» Exercise brief
Copy out the data below verbatim.

_ _ _ _ _

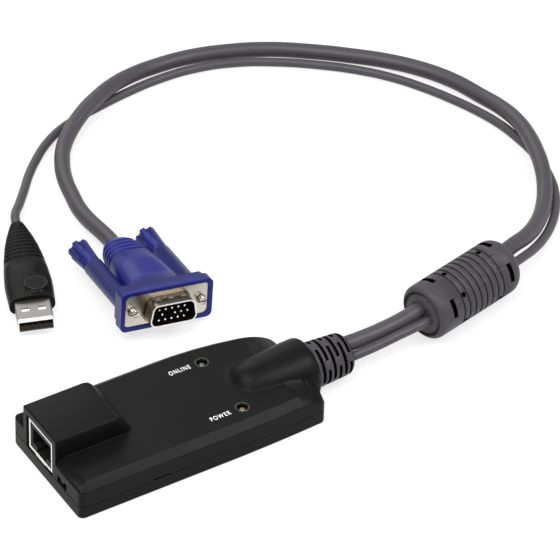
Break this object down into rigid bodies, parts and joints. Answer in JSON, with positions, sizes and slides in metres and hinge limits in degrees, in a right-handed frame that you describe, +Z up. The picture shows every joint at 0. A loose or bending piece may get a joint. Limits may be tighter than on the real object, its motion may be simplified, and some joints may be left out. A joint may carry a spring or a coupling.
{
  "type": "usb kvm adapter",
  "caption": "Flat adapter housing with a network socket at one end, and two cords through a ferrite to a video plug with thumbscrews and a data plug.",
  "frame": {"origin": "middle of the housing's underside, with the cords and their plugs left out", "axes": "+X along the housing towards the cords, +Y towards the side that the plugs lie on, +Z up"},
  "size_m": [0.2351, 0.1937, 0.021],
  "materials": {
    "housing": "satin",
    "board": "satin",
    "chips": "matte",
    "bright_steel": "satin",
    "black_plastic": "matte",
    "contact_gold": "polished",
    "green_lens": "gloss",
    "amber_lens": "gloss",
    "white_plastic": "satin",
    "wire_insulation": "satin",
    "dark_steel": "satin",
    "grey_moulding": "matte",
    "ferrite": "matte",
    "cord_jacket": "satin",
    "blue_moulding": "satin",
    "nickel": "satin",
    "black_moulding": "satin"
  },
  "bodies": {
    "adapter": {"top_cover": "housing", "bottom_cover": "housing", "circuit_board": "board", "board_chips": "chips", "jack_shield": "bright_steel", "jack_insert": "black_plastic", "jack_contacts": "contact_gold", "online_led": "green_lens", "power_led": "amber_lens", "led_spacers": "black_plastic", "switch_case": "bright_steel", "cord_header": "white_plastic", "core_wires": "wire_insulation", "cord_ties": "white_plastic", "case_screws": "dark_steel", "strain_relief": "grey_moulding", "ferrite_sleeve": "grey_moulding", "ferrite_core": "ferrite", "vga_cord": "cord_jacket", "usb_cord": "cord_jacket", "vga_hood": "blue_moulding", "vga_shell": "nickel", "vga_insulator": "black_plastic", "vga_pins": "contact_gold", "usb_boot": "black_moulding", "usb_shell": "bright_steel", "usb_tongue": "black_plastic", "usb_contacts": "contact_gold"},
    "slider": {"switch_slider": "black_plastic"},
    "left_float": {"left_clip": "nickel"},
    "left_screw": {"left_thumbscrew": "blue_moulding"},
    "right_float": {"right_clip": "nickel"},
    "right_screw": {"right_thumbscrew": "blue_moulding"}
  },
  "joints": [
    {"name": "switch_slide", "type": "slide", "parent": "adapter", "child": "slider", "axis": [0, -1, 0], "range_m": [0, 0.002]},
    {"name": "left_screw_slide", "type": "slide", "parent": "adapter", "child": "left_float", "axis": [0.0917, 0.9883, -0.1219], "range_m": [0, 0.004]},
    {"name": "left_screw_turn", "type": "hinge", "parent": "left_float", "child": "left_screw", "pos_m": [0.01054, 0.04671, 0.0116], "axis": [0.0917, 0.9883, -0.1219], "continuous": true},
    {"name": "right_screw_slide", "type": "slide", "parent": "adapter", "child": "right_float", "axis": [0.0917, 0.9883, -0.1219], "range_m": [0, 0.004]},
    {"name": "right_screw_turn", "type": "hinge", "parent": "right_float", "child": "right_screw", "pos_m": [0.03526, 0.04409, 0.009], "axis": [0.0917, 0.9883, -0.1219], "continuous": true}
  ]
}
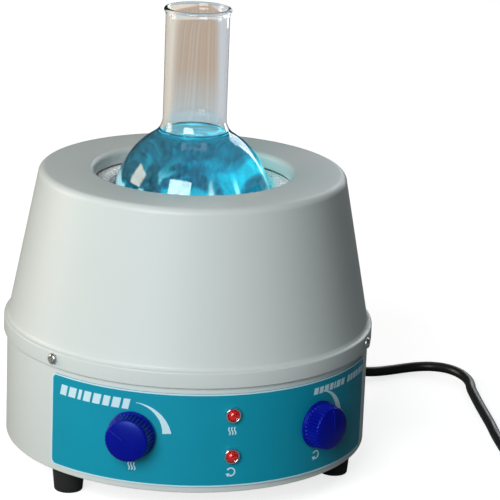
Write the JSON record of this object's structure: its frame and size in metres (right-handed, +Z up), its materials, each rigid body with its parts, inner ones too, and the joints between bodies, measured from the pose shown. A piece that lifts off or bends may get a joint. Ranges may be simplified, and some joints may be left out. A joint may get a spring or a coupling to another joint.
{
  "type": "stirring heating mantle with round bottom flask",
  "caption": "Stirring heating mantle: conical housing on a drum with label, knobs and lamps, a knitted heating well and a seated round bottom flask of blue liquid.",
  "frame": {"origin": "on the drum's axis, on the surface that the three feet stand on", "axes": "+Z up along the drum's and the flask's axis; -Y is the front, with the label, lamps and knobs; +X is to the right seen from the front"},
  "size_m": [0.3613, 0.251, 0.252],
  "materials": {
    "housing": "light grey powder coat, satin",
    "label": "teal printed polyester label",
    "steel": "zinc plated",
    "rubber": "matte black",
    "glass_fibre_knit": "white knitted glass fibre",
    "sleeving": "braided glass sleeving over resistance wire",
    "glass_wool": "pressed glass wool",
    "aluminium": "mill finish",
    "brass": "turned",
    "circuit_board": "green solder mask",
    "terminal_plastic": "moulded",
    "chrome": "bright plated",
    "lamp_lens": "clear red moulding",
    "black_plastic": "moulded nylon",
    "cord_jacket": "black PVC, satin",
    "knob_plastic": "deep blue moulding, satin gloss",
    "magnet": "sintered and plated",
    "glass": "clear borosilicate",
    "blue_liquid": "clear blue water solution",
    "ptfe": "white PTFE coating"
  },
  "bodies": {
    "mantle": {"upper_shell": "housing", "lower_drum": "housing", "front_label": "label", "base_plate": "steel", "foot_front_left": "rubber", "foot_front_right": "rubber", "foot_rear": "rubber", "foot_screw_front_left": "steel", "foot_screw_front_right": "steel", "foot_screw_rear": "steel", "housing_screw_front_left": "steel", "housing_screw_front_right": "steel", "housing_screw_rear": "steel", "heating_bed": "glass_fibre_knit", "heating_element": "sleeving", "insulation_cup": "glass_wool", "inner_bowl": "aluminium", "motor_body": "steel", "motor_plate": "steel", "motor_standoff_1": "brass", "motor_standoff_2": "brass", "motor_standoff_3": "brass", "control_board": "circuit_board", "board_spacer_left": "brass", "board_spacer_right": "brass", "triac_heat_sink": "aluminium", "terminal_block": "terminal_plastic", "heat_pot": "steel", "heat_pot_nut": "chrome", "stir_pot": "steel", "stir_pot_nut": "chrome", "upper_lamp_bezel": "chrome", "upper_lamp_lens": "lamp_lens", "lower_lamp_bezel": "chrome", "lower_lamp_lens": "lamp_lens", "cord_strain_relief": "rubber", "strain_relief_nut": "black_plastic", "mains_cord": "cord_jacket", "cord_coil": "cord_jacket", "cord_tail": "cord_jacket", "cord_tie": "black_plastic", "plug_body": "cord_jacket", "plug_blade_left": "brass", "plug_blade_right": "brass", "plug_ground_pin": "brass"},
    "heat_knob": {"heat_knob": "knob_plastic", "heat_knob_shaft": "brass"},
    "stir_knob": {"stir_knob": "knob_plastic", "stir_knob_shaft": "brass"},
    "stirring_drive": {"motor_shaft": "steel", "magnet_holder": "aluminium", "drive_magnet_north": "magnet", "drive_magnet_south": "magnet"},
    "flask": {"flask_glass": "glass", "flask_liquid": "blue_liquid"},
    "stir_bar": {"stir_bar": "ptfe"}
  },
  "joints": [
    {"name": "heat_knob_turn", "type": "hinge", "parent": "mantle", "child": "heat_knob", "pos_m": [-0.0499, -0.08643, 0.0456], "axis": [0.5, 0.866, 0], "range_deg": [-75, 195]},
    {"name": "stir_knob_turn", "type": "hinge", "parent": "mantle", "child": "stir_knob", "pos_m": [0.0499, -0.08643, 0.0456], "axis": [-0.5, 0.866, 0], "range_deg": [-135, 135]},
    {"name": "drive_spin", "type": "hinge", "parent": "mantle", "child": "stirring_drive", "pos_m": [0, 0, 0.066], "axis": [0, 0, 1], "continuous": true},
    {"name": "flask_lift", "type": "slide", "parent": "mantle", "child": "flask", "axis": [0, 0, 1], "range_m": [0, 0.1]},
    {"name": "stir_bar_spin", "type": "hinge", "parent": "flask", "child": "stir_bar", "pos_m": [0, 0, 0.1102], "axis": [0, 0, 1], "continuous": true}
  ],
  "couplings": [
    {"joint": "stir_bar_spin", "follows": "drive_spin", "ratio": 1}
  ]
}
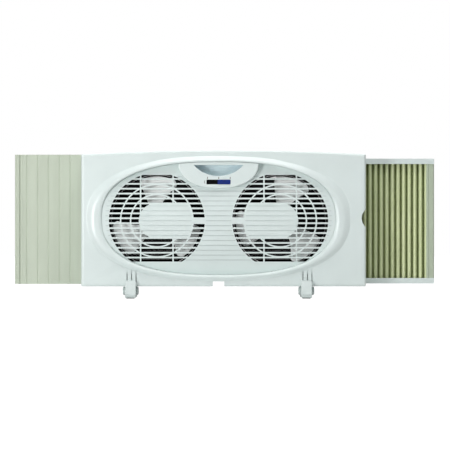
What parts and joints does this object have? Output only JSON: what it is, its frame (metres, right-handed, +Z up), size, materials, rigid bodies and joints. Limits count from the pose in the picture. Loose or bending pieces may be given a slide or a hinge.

_ _ _ _ _

» Written answer
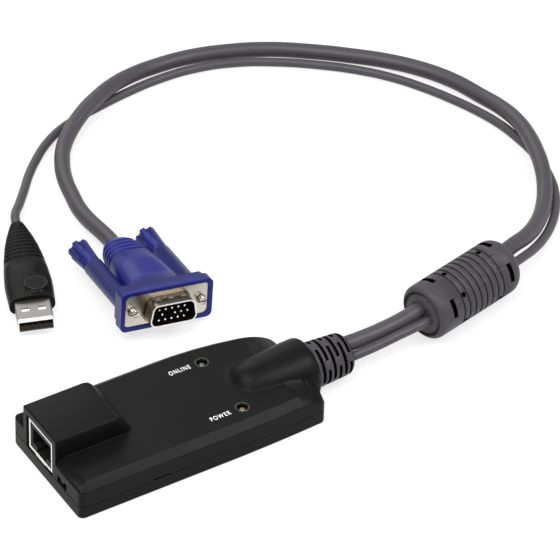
Break this object down into rigid bodies, parts and joints. Answer in JSON, with positions, sizes and slides in metres and hinge limits in degrees, in a right-handed frame that you describe, +Z up. The picture shows every joint at 0. A loose or bending piece may get a joint. Limits may be tighter than on the real object, its motion may be simplified, and some joints may be left out. A joint may carry a spring or a coupling.
{
  "type": "usb kvm adapter",
  "caption": "Flat adapter housing with a network socket at one end, and two cords through a ferrite to a video plug with thumbscrews and a data plug.",
  "frame": {"origin": "middle of the housing's underside, with the cords and their plugs left out", "axes": "+X along the housing towards the cords, +Y towards the side that the plugs lie on, +Z up"},
  "size_m": [0.2351, 0.1937, 0.021],
  "materials": {
    "housing": "satin",
    "board": "satin",
    "chips": "matte",
    "bright_steel": "satin",
    "black_plastic": "matte",
    "contact_gold": "polished",
    "green_lens": "gloss",
    "amber_lens": "gloss",
    "white_plastic": "satin",
    "wire_insulation": "satin",
    "dark_steel": "satin",
    "grey_moulding": "matte",
    "ferrite": "matte",
    "cord_jacket": "satin",
    "blue_moulding": "satin",
    "nickel": "satin",
    "black_moulding": "satin"
  },
  "bodies": {
    "adapter": {"top_cover": "housing", "bottom_cover": "housing", "circuit_board": "board", "board_chips": "chips", "jack_shield": "bright_steel", "jack_insert": "black_plastic", "jack_contacts": "contact_gold", "online_led": "green_lens", "power_led": "amber_lens", "led_spacers": "black_plastic", "switch_case": "bright_steel", "cord_header": "white_plastic", "core_wires": "wire_insulation", "cord_ties": "white_plastic", "case_screws": "dark_steel", "strain_relief": "grey_moulding", "ferrite_sleeve": "grey_moulding", "ferrite_core": "ferrite", "vga_cord": "cord_jacket", "usb_cord": "cord_jacket", "vga_hood": "blue_moulding", "vga_shell": "nickel", "vga_insulator": "black_plastic", "vga_pins": "contact_gold", "usb_boot": "black_moulding", "usb_shell": "bright_steel", "usb_tongue": "black_plastic", "usb_contacts": "contact_gold"},
    "slider": {"switch_slider": "black_plastic"},
    "left_float": {"left_clip": "nickel"},
    "left_screw": {"left_thumbscrew": "blue_moulding"},
    "right_float": {"right_clip": "nickel"},
    "right_screw": {"right_thumbscrew": "blue_moulding"}
  },
  "joints": [
    {"name": "switch_slide", "type": "slide", "parent": "adapter", "child": "slider", "axis": [0, -1, 0], "range_m": [0, 0.002]},
    {"name": "left_screw_slide", "type": "slide", "parent": "adapter", "child": "left_float", "axis": [0.0917, 0.9883, -0.1219], "range_m": [0, 0.004]},
    {"name": "left_screw_turn", "type": "hinge", "parent": "left_float", "child": "left_screw", "pos_m": [0.01054, 0.04671, 0.0116], "axis": [0.0917, 0.9883, -0.1219], "continuous": true},
    {"name": "right_screw_slide", "type": "slide", "parent": "adapter", "child": "right_float", "axis": [0.0917, 0.9883, -0.1219], "range_m": [0, 0.004]},
    {"name": "right_screw_turn", "type": "hinge", "parent": "right_float", "child": "right_screw", "pos_m": [0.03526, 0.04409, 0.009], "axis": [0.0917, 0.9883, -0.1219], "continuous": true}
  ]
}
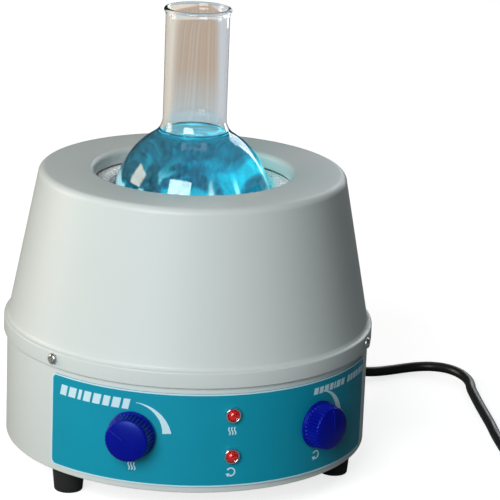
Write the JSON record of this object's structure: its frame and size in metres (right-handed, +Z up), its materials, each rigid body with its parts, inner ones too, and the joints between bodies, measured from the pose shown. A piece that lifts off or bends may get a joint. Ranges may be simplified, and some joints may be left out. A joint may get a spring or a coupling to another joint.
{
  "type": "stirring heating mantle with round bottom flask",
  "caption": "Stirring heating mantle: conical housing on a drum with label, knobs and lamps, a knitted heating well and a seated round bottom flask of blue liquid.",
  "frame": {"origin": "on the drum's axis, on the surface that the three feet stand on", "axes": "+Z up along the drum's and the flask's axis; -Y is the front, with the label, lamps and knobs; +X is to the right seen from the front"},
  "size_m": [0.3613, 0.251, 0.252],
  "materials": {
    "housing": "light grey powder coat, satin",
    "label": "teal printed polyester label",
    "steel": "zinc plated",
    "rubber": "matte black",
    "glass_fibre_knit": "white knitted glass fibre",
    "sleeving": "braided glass sleeving over resistance wire",
    "glass_wool": "pressed glass wool",
    "aluminium": "mill finish",
    "brass": "turned",
    "circuit_board": "green solder mask",
    "terminal_plastic": "moulded",
    "chrome": "bright plated",
    "lamp_lens": "clear red moulding",
    "black_plastic": "moulded nylon",
    "cord_jacket": "black PVC, satin",
    "knob_plastic": "deep blue moulding, satin gloss",
    "magnet": "sintered and plated",
    "glass": "clear borosilicate",
    "blue_liquid": "clear blue water solution",
    "ptfe": "white PTFE coating"
  },
  "bodies": {
    "mantle": {"upper_shell": "housing", "lower_drum": "housing", "front_label": "label", "base_plate": "steel", "foot_front_left": "rubber", "foot_front_right": "rubber", "foot_rear": "rubber", "foot_screw_front_left": "steel", "foot_screw_front_right": "steel", "foot_screw_rear": "steel", "housing_screw_front_left": "steel", "housing_screw_front_right": "steel", "housing_screw_rear": "steel", "heating_bed": "glass_fibre_knit", "heating_element": "sleeving", "insulation_cup": "glass_wool", "inner_bowl": "aluminium", "motor_body": "steel", "motor_plate": "steel", "motor_standoff_1": "brass", "motor_standoff_2": "brass", "motor_standoff_3": "brass", "control_board": "circuit_board", "board_spacer_left": "brass", "board_spacer_right": "brass", "triac_heat_sink": "aluminium", "terminal_block": "terminal_plastic", "heat_pot": "steel", "heat_pot_nut": "chrome", "stir_pot": "steel", "stir_pot_nut": "chrome", "upper_lamp_bezel": "chrome", "upper_lamp_lens": "lamp_lens", "lower_lamp_bezel": "chrome", "lower_lamp_lens": "lamp_lens", "cord_strain_relief": "rubber", "strain_relief_nut": "black_plastic", "mains_cord": "cord_jacket", "cord_coil": "cord_jacket", "cord_tail": "cord_jacket", "cord_tie": "black_plastic", "plug_body": "cord_jacket", "plug_blade_left": "brass", "plug_blade_right": "brass", "plug_ground_pin": "brass"},
    "heat_knob": {"heat_knob": "knob_plastic", "heat_knob_shaft": "brass"},
    "stir_knob": {"stir_knob": "knob_plastic", "stir_knob_shaft": "brass"},
    "stirring_drive": {"motor_shaft": "steel", "magnet_holder": "aluminium", "drive_magnet_north": "magnet", "drive_magnet_south": "magnet"},
    "flask": {"flask_glass": "glass", "flask_liquid": "blue_liquid"},
    "stir_bar": {"stir_bar": "ptfe"}
  },
  "joints": [
    {"name": "heat_knob_turn", "type": "hinge", "parent": "mantle", "child": "heat_knob", "pos_m": [-0.0499, -0.08643, 0.0456], "axis": [0.5, 0.866, 0], "range_deg": [-75, 195]},
    {"name": "stir_knob_turn", "type": "hinge", "parent": "mantle", "child": "stir_knob", "pos_m": [0.0499, -0.08643, 0.0456], "axis": [-0.5, 0.866, 0], "range_deg": [-135, 135]},
    {"name": "drive_spin", "type": "hinge", "parent": "mantle", "child": "stirring_drive", "pos_m": [0, 0, 0.066], "axis": [0, 0, 1], "continuous": true},
    {"name": "flask_lift", "type": "slide", "parent": "mantle", "child": "flask", "axis": [0, 0, 1], "range_m": [0, 0.1]},
    {"name": "stir_bar_spin", "type": "hinge", "parent": "flask", "child": "stir_bar", "pos_m": [0, 0, 0.1102], "axis": [0, 0, 1], "continuous": true}
  ],
  "couplings": [
    {"joint": "stir_bar_spin", "follows": "drive_spin", "ratio": 1}
  ]
}
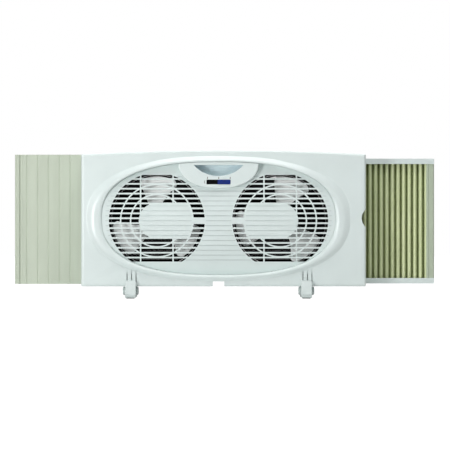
What parts and joints does this object have? Output only JSON: what it is, its frame (metres, right-handed, +Z up), size, materials, rigid bodies and joints. Limits count from the pose in the picture. Loose or bending pieces may be given a slide or a hinge.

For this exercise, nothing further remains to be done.